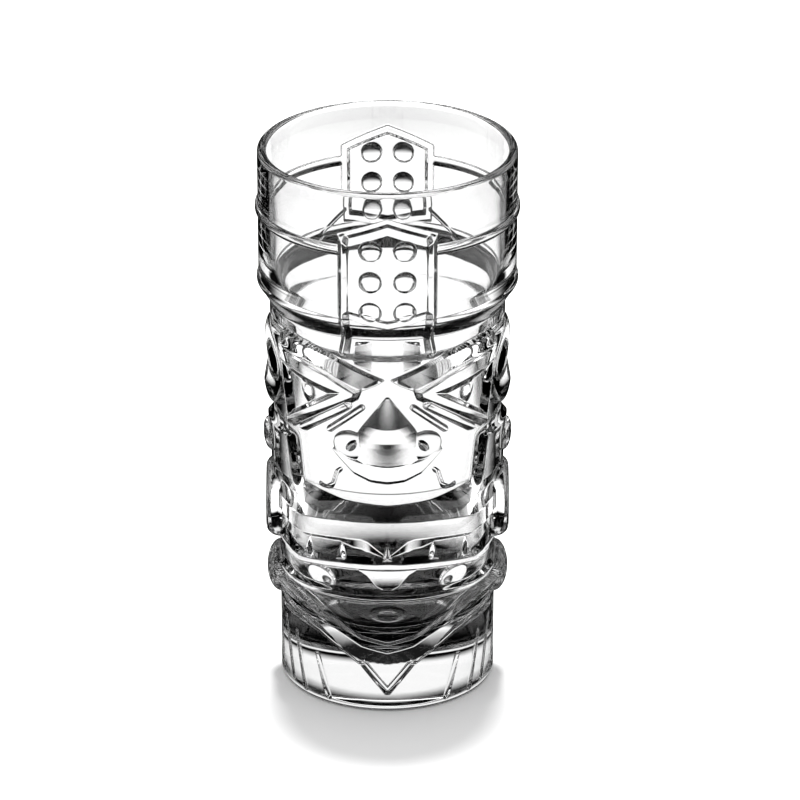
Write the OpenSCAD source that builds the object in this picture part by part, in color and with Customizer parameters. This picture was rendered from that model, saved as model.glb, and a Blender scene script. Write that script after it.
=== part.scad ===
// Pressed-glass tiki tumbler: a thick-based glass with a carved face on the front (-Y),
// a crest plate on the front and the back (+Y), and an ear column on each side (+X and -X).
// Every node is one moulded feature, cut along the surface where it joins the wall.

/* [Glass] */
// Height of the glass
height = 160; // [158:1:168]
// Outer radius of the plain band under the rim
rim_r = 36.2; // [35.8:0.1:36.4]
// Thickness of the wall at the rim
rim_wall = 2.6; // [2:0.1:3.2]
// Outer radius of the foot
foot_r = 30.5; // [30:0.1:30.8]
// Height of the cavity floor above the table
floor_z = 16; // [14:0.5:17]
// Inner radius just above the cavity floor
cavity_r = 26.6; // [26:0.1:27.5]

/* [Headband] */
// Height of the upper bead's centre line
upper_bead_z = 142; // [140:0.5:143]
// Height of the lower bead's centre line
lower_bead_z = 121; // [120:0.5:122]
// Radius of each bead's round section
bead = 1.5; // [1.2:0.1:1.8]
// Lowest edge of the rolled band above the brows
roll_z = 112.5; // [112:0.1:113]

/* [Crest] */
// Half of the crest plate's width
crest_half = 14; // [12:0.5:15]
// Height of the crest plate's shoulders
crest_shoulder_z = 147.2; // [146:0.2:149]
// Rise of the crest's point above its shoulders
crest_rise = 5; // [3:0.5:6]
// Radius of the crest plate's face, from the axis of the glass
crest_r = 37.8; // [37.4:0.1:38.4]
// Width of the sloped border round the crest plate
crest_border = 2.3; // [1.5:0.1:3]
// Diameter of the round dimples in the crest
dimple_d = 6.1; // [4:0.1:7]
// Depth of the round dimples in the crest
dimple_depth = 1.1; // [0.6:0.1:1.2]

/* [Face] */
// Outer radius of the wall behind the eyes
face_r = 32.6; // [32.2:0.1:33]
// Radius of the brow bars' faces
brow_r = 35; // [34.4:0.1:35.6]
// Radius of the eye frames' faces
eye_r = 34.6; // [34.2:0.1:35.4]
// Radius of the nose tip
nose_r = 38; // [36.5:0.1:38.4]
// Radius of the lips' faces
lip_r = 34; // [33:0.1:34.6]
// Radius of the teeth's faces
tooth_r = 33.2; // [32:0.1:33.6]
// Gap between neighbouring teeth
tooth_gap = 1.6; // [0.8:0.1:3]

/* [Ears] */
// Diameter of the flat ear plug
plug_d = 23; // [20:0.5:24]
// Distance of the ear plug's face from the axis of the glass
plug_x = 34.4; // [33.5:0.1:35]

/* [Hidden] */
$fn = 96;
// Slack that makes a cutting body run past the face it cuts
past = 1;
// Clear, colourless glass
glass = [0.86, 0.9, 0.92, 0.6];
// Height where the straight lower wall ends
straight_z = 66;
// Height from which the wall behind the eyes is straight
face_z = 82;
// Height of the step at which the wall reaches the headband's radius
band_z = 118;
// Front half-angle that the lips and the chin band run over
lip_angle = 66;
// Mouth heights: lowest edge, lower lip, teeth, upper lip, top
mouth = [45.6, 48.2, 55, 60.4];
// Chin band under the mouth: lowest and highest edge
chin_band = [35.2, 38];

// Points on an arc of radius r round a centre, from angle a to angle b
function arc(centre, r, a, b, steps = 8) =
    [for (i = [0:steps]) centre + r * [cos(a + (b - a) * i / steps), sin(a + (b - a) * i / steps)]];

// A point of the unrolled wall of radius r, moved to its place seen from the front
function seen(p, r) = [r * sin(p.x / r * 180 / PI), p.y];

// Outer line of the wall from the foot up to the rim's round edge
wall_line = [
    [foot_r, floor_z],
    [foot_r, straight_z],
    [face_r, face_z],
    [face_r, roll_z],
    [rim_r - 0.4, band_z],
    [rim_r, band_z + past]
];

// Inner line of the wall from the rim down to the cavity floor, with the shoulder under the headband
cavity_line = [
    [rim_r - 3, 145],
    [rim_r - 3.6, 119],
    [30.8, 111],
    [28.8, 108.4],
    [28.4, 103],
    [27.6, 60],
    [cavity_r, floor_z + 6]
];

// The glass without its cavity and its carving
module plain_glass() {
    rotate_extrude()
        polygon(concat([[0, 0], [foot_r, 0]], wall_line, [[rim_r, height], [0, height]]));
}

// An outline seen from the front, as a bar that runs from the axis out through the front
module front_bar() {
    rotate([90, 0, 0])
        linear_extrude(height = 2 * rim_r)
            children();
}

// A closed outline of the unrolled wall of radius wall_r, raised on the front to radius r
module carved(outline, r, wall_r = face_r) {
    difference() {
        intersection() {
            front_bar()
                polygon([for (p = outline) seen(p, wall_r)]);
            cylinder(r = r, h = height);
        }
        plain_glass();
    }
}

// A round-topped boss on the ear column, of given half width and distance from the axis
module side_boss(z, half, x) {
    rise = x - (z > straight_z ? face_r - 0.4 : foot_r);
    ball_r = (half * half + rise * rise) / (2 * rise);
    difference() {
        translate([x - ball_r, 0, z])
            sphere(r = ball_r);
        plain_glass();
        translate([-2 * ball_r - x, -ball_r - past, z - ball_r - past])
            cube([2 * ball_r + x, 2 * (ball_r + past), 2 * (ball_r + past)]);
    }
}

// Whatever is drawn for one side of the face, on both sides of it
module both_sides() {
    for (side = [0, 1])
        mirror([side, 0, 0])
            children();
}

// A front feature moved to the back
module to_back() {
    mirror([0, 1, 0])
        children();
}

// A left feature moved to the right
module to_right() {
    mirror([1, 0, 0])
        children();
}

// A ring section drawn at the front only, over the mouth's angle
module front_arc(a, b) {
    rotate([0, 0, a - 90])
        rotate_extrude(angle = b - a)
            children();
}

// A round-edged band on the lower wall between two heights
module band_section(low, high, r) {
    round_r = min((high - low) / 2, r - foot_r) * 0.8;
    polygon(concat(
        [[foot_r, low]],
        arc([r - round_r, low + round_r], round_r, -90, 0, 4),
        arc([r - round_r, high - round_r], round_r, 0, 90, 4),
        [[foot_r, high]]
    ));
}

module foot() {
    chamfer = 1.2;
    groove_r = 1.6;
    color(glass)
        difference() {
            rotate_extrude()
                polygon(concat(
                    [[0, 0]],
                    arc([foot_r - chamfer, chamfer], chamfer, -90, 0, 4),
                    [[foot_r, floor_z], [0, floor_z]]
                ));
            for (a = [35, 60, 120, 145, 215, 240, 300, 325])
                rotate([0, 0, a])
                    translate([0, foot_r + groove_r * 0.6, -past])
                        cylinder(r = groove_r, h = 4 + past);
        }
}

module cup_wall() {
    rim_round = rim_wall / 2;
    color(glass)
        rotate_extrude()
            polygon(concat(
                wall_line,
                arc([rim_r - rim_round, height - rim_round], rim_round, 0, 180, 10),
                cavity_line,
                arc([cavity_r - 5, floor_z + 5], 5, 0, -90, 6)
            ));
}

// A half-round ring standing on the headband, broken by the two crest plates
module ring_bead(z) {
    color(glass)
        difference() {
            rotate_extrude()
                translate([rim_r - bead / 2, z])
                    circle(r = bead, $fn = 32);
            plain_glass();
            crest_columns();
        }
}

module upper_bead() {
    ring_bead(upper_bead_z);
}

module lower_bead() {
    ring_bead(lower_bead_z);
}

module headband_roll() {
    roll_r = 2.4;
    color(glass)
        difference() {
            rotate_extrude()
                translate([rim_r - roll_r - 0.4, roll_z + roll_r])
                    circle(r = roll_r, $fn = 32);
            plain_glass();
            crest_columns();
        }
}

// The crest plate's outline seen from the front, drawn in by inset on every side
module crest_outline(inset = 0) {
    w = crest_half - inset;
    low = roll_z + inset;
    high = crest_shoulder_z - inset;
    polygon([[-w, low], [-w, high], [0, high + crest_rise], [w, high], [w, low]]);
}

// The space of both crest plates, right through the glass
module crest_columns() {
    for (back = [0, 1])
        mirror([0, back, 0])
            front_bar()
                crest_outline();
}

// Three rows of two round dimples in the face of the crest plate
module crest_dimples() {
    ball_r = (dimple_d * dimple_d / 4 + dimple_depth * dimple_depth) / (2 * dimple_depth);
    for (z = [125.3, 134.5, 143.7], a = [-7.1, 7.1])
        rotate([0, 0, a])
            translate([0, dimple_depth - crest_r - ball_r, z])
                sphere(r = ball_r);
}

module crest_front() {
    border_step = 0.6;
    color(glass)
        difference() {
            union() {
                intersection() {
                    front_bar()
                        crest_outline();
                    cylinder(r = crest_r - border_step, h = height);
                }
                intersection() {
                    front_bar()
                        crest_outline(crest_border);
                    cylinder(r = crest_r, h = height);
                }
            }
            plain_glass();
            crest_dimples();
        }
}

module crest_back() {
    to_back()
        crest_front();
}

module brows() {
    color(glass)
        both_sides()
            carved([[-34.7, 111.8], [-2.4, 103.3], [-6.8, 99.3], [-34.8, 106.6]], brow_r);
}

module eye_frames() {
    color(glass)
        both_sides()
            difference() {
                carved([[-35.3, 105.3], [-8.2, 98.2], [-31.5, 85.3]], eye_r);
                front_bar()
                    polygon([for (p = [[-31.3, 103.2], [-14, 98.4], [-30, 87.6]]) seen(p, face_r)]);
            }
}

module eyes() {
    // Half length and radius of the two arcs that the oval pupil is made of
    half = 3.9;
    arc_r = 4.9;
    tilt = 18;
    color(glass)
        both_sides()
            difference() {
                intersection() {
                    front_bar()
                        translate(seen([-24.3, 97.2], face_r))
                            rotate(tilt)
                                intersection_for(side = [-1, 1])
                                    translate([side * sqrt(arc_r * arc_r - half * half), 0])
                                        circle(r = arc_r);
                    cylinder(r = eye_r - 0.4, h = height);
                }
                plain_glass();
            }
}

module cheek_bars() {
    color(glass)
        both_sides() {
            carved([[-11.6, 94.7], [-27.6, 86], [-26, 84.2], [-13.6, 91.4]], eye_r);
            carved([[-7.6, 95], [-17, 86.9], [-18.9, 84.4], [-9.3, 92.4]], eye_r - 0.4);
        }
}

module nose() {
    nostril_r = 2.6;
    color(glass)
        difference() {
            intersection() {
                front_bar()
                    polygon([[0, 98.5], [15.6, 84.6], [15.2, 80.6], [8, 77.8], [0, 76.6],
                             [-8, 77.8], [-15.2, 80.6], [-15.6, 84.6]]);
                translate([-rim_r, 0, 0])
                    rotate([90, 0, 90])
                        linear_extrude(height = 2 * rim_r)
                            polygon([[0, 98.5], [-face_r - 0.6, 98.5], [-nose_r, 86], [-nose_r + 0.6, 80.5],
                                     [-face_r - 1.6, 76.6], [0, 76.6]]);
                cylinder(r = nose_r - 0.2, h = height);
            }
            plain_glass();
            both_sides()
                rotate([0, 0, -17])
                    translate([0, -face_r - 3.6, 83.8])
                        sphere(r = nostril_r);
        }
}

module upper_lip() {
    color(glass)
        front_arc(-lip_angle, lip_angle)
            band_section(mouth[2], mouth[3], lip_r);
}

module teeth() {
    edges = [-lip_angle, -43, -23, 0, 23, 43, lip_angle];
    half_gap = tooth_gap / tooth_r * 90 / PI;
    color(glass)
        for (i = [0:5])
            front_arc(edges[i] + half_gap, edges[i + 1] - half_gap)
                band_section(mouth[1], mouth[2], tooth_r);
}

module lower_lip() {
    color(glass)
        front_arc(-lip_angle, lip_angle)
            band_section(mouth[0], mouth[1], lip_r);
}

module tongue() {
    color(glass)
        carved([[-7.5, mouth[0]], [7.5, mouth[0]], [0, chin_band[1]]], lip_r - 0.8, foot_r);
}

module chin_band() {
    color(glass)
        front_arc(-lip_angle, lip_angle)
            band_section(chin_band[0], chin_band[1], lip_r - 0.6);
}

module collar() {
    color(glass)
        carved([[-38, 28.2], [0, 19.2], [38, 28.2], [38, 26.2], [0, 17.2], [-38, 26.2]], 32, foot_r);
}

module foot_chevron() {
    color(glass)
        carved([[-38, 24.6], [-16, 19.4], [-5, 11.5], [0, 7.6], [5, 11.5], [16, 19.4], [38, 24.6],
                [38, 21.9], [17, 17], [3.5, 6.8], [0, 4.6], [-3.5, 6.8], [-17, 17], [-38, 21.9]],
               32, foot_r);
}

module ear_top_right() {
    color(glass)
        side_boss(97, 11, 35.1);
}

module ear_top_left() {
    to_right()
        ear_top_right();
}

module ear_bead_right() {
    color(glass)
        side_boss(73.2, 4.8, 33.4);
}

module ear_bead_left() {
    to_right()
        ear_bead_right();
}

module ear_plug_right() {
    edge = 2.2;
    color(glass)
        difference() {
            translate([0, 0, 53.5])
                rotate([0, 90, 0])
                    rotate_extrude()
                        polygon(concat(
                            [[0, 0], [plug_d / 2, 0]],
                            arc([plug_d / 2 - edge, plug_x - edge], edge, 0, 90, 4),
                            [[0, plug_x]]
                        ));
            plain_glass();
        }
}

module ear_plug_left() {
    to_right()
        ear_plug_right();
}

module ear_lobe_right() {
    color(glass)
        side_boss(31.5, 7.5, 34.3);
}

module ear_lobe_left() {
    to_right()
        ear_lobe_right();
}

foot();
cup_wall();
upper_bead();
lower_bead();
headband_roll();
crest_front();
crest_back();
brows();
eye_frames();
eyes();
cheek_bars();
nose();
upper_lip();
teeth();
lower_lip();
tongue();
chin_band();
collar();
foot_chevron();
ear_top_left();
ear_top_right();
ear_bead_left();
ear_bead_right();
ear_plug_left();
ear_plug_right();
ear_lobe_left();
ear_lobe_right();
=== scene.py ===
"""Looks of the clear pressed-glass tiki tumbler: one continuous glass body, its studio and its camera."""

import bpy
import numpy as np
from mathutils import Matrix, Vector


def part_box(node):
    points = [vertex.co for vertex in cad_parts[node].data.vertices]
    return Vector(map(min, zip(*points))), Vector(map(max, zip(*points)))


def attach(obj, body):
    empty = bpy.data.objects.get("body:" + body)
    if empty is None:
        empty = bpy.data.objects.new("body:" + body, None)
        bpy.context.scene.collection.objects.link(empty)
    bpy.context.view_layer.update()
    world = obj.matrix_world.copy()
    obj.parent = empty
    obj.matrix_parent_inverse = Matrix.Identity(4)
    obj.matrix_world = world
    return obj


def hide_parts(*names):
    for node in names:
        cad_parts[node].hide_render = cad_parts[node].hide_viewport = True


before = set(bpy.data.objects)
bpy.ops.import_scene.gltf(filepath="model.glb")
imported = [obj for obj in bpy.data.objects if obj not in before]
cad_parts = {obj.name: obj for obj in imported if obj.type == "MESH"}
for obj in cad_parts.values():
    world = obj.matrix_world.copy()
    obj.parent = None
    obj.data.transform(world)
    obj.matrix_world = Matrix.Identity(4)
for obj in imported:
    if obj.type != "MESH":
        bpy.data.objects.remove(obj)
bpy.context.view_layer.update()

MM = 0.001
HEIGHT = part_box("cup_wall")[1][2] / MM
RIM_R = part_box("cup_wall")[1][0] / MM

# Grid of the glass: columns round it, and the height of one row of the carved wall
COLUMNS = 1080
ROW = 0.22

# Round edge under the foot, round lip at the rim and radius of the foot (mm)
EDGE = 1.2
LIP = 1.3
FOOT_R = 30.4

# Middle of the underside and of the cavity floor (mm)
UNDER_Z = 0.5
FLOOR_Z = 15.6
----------
> _Required task_:
Repeat, word for word, only the lines from the line holding "upper_lip();" through the line holding "before = set(bpy.data.objects)", with both of those lines included.

> _Full answer_:
upper_lip();
teeth();
lower_lip();
tongue();
chin_band();
collar();
foot_chevron();
ear_top_left();
ear_top_right();
ear_bead_left();
ear_bead_right();
ear_plug_left();
ear_plug_right();
ear_lobe_left();
ear_lobe_right();
=== scene.py ===
"""Looks of the clear pressed-glass tiki tumbler: one continuous glass body, its studio and its camera."""

import bpy
import numpy as np
from mathutils import Matrix, Vector


def part_box(node):
    points = [vertex.co for vertex in cad_parts[node].data.vertices]
    return Vector(map(min, zip(*points))), Vector(map(max, zip(*points)))


def attach(obj, body):
    empty = bpy.data.objects.get("body:" + body)
    if empty is None:
        empty = bpy.data.objects.new("body:" + body, None)
        bpy.context.scene.collection.objects.link(empty)
    bpy.context.view_layer.update()
    world = obj.matrix_world.copy()
    obj.parent = empty
    obj.matrix_parent_inverse = Matrix.Identity(4)
    obj.matrix_world = world
    return obj


def hide_parts(*names):
    for node in names:
        cad_parts[node].hide_render = cad_parts[node].hide_viewport = True


before = set(bpy.data.objects)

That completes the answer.